The task: Output the full material exactly as it appears here.

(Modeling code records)
====
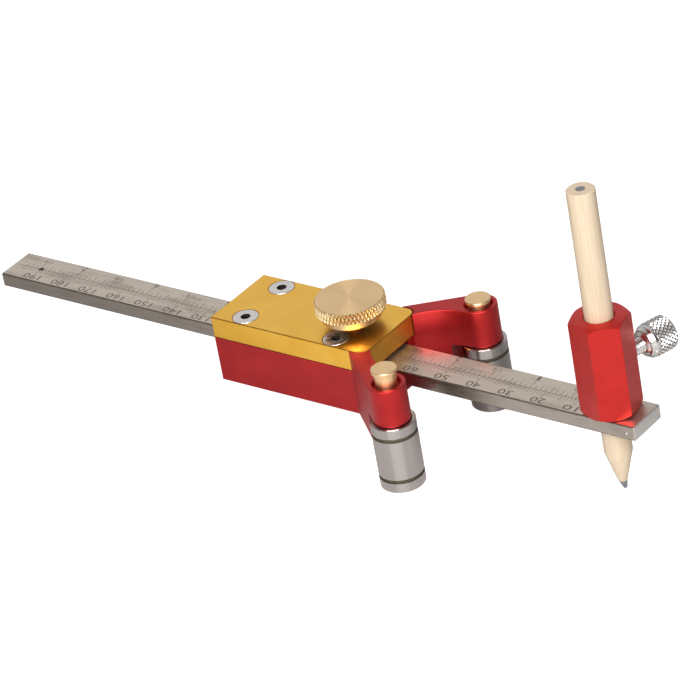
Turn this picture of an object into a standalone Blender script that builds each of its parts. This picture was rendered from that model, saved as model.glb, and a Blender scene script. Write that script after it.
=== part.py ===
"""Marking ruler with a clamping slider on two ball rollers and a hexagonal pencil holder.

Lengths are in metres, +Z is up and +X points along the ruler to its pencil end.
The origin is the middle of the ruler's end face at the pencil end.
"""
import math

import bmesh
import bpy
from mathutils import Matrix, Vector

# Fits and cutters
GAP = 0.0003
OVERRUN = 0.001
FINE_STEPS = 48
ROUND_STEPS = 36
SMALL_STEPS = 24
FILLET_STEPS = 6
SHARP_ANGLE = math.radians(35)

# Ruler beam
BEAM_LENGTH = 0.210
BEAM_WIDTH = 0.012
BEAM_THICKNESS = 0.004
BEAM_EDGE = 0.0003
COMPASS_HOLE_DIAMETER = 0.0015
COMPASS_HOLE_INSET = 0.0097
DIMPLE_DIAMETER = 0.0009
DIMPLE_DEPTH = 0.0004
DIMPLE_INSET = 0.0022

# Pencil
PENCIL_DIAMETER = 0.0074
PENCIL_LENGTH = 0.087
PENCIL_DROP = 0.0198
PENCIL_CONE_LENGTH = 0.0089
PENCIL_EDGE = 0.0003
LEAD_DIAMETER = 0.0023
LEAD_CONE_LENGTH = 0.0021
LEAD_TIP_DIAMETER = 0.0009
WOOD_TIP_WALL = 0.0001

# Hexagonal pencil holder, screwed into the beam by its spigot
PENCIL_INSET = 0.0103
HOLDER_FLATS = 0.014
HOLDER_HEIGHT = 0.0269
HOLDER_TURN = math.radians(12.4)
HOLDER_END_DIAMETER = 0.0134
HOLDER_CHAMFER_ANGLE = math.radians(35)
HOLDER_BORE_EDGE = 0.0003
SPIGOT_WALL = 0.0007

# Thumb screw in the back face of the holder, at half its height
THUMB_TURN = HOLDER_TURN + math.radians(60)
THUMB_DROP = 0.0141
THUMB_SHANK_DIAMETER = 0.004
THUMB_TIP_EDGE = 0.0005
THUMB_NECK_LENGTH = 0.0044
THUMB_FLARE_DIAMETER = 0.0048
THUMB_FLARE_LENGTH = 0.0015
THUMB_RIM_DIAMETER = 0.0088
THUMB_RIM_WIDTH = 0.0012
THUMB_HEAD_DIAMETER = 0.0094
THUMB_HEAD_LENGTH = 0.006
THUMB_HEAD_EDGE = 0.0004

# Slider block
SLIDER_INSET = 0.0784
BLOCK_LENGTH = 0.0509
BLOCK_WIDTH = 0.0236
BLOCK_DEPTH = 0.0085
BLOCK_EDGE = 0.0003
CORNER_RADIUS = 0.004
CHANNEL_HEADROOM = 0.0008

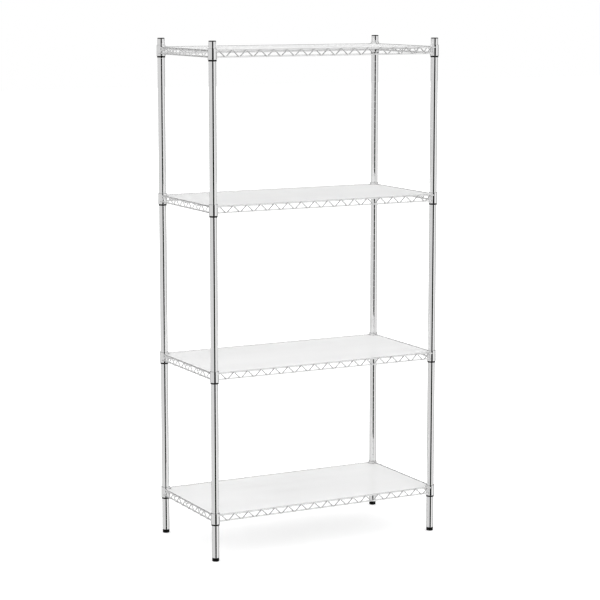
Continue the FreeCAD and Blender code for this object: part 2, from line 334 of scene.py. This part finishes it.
====
Answer for the task:
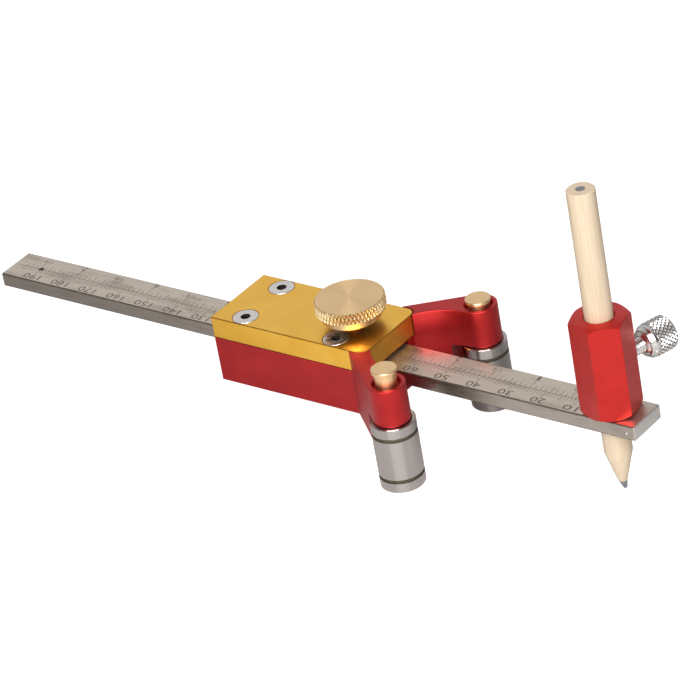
Turn this picture of an object into a standalone Blender script that builds each of its parts. This picture was rendered from that model, saved as model.glb, and a Blender scene script. Write that script after it.
=== part.py ===
"""Marking ruler with a clamping slider on two ball rollers and a hexagonal pencil holder.

Lengths are in metres, +Z is up and +X points along the ruler to its pencil end.
The origin is the middle of the ruler's end face at the pencil end.
"""
import math

import bmesh
import bpy
from mathutils import Matrix, Vector

# Fits and cutters
GAP = 0.0003
OVERRUN = 0.001
FINE_STEPS = 48
ROUND_STEPS = 36
SMALL_STEPS = 24
FILLET_STEPS = 6
SHARP_ANGLE = math.radians(35)

# Ruler beam
BEAM_LENGTH = 0.210
BEAM_WIDTH = 0.012
BEAM_THICKNESS = 0.004
BEAM_EDGE = 0.0003
COMPASS_HOLE_DIAMETER = 0.0015
COMPASS_HOLE_INSET = 0.0097
DIMPLE_DIAMETER = 0.0009
DIMPLE_DEPTH = 0.0004
DIMPLE_INSET = 0.0022

# Pencil
PENCIL_DIAMETER = 0.0074
PENCIL_LENGTH = 0.087
PENCIL_DROP = 0.0198
PENCIL_CONE_LENGTH = 0.0089
PENCIL_EDGE = 0.0003
LEAD_DIAMETER = 0.0023
LEAD_CONE_LENGTH = 0.0021
LEAD_TIP_DIAMETER = 0.0009
WOOD_TIP_WALL = 0.0001

# Hexagonal pencil holder, screwed into the beam by its spigot
PENCIL_INSET = 0.0103
HOLDER_FLATS = 0.014
HOLDER_HEIGHT = 0.0269
HOLDER_TURN = math.radians(12.4)
HOLDER_END_DIAMETER = 0.0134
HOLDER_CHAMFER_ANGLE = math.radians(35)
HOLDER_BORE_EDGE = 0.0003
SPIGOT_WALL = 0.0007

# Thumb screw in the back face of the holder, at half its height
THUMB_TURN = HOLDER_TURN + math.radians(60)
THUMB_DROP = 0.0141
THUMB_SHANK_DIAMETER = 0.004
THUMB_TIP_EDGE = 0.0005
THUMB_NECK_LENGTH = 0.0044
THUMB_FLARE_DIAMETER = 0.0048
THUMB_FLARE_LENGTH = 0.0015
THUMB_RIM_DIAMETER = 0.0088
THUMB_RIM_WIDTH = 0.0012
THUMB_HEAD_DIAMETER = 0.0094
THUMB_HEAD_LENGTH = 0.006
THUMB_HEAD_EDGE = 0.0004

# Slider block
SLIDER_INSET = 0.0784
BLOCK_LENGTH = 0.0509
BLOCK_WIDTH = 0.0236
BLOCK_DEPTH = 0.0085
BLOCK_EDGE = 0.0003
CORNER_RADIUS = 0.004
CHANNEL_HEADROOM = 0.0008

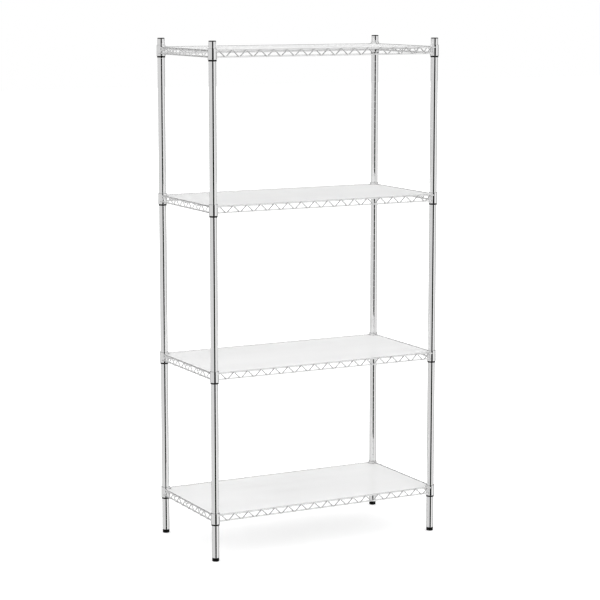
Continue the FreeCAD and Blender code for this object: part 2, from line 334 of scene.py. This part finishes it.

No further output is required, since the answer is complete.